5. Sexual exploration is for everyone, no matter who you think you are
Before beginning my Maiden Voyage, I thought I had this whole sex thing pretty much figured out.
I’ve identified as a loudly, proudly, defiantly sexual woman ever since my grade school math teacher kept giving me detention for “showing too much midriff.” So I decided to start exclusively wearing crop tops. I write about my sex life on the internet. I’m a staunch feminist, goddamnit, completely liberated! Adventurous! Shameless! Perverted! I was way past needing a sexual awakening of any sort.
As I prepared for my Maiden Voyage, though, I took a good, hard look at my sexual stock. And holy shit was I wrong.
Great sex is a right everyone who wants it deserves.
Despite over a decade of dedicated masturbation, I’d only ever owned one basic bullet vibrator my entire life, and never once considered using it during sex. Until my current relationship, I’d faked every single orgasm with a partner — not because getting there was impossible but because it felt too vulnerable and dangerous to give even more of myself to men who always gave back so little in return.

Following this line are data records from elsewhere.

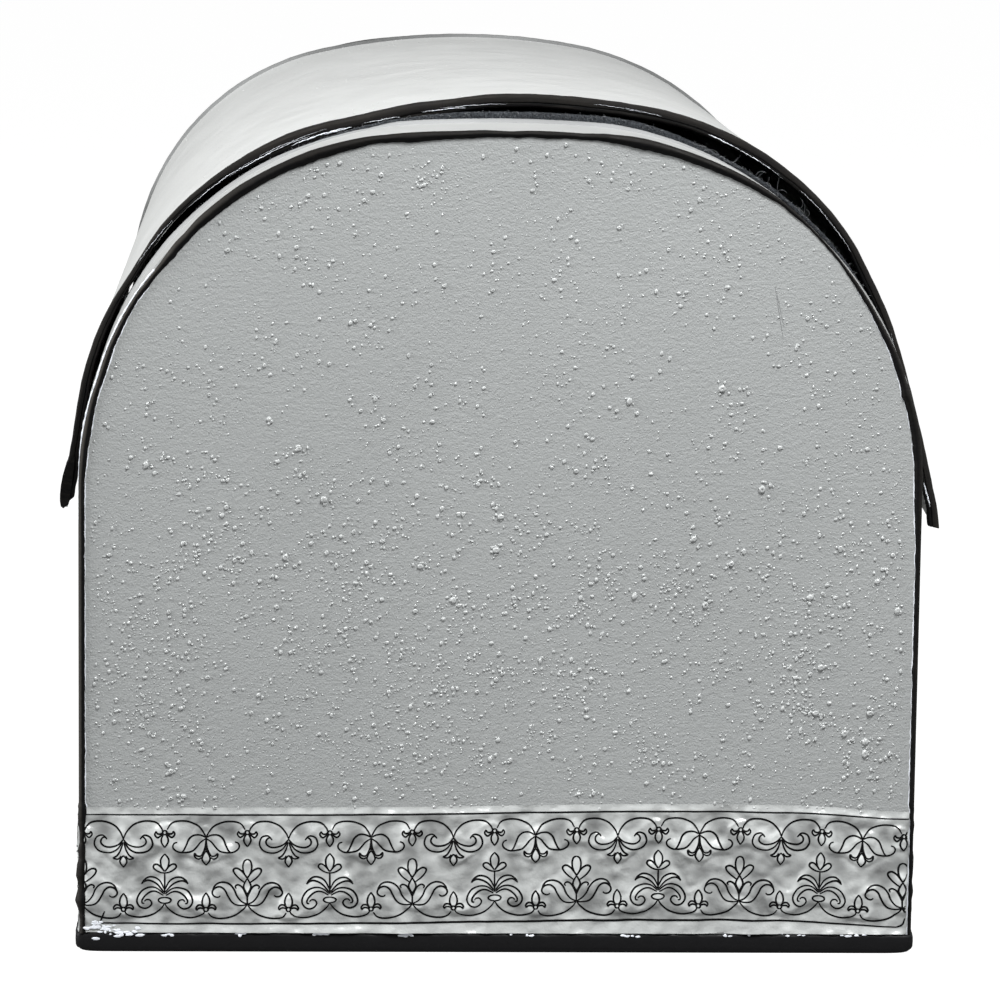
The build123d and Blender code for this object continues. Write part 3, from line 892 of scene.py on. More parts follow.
for name, sign, count, seed, hand_placed in (("near", -1, 3900, 101, True), ("far", 1, 1200, 111, False)):
    x, z, radius, chance = blister_field(count, seed, hand_placed)
    px, pz, up = domes(x, z, radius, radius * 0.74, chance)
    points = np.stack([px, sign * (-panel_face + up), pz], -1)
    add_piece(f"{name}_blisters", tubes(points), highlit_blister_paint, "box", sharp=180)

# %% [markdown]
# ## Grains
#
# Between the blisters the paint holds grains of a tenth to a third of a millimetre, and a few stand on
# the lid's crown too. They are the same domes with fewer rings. On the lid each one is turned square
# to the sheet by the outline's normal.

# %% Grains between the blisters, and a few on the lid
grain_share, grain_sides = (1.0, 0.7, 0.3), 5
x, z, radius, chance = blister_field(5200, 121, False)
radius = radius * 0.55
px, pz, up = domes(x, z, radius, radius * 0.6, chance, grain_share, grain_sides)
points = np.stack([px, panel_face - up, pz], -1)
add_piece("near_grains", tubes(points), highlit_blister_paint, "box", sharp=180)


def lid_grains(count, seed):
    """Grains on the lid's crown: each is set on the sheet's outer face, square to it."""
    chance = np.random.default_rng(seed)
    y = chance.uniform(-lid_end + 3, lid_end - 3, count)
    line, normal = lid_lines(y, rim_proud)
    pick = np.clip(chance.normal(80, 18, count), 12, 190).astype(int)
    spot, out = line[np.arange(count), pick], normal[np.arange(count), pick]
    radius = 0.15 + 0.2 * chance.uniform(0, 1, count) ** 2
    centre = np.zeros(count)
    side, length, up = domes(centre, centre, radius, 0.3 * radius, chance, grain_share, grain_sides)
    x = spot[:, 0, None, None] + side * out[:, 1, None, None] + up * out[:, 0, None, None]
    z = spot[:, 1, None, None] - side * out[:, 0, None, None] + up * out[:, 1, None, None]
    return tubes(np.stack([x, y[:, None, None] + length, z], -1))


add_piece("lid_grains", lid_grains(500, 125), lid_paint, "lid", sharp=180)

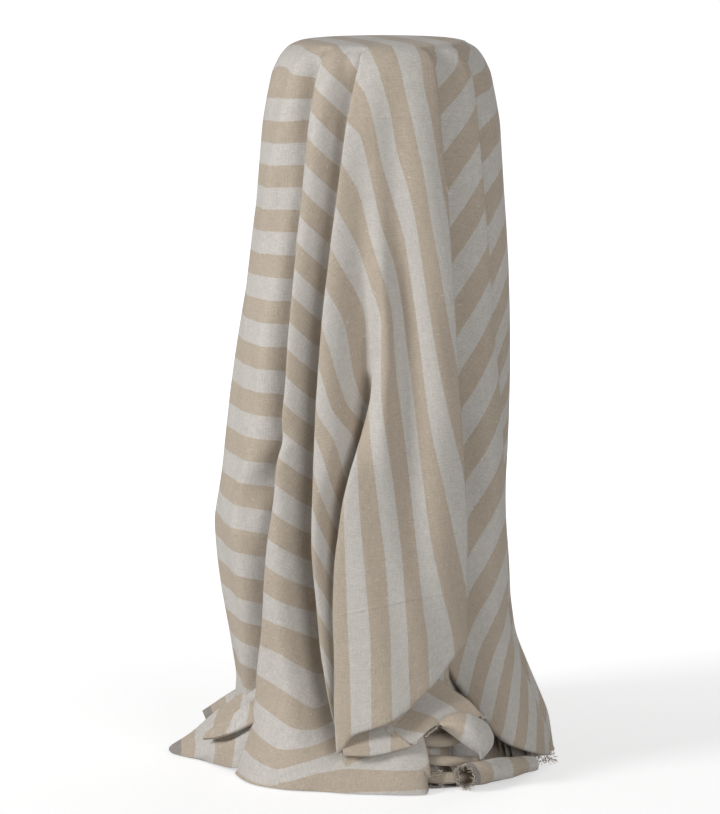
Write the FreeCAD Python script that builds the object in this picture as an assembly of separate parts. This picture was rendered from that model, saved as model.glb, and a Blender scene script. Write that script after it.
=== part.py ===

Conversely, some people might feel like sex can be great and all, but exploring it further just isn’t really for them. Why complicate things if the sex is fine and meets basic needs as is? That’s on top of the many who suffer from trauma or cultural programming that makes sex feel like it has bigger risks than rewards.
Whatever your reasons are for not seeking deeper pleasure, just know that your relationship to sex is not fixed. It doesn’t matter if you have high or low libido, lots of experience or no experience: The Maiden Voyage is a journey we can all benefit from. The work of giving ourselves permission to understand more about our sexual selves is never over. And that’s actually kinda awesome.
Great sex is a right everyone who wants it deserves. I promise the challenge of continuously discovering more about your desires is worth it.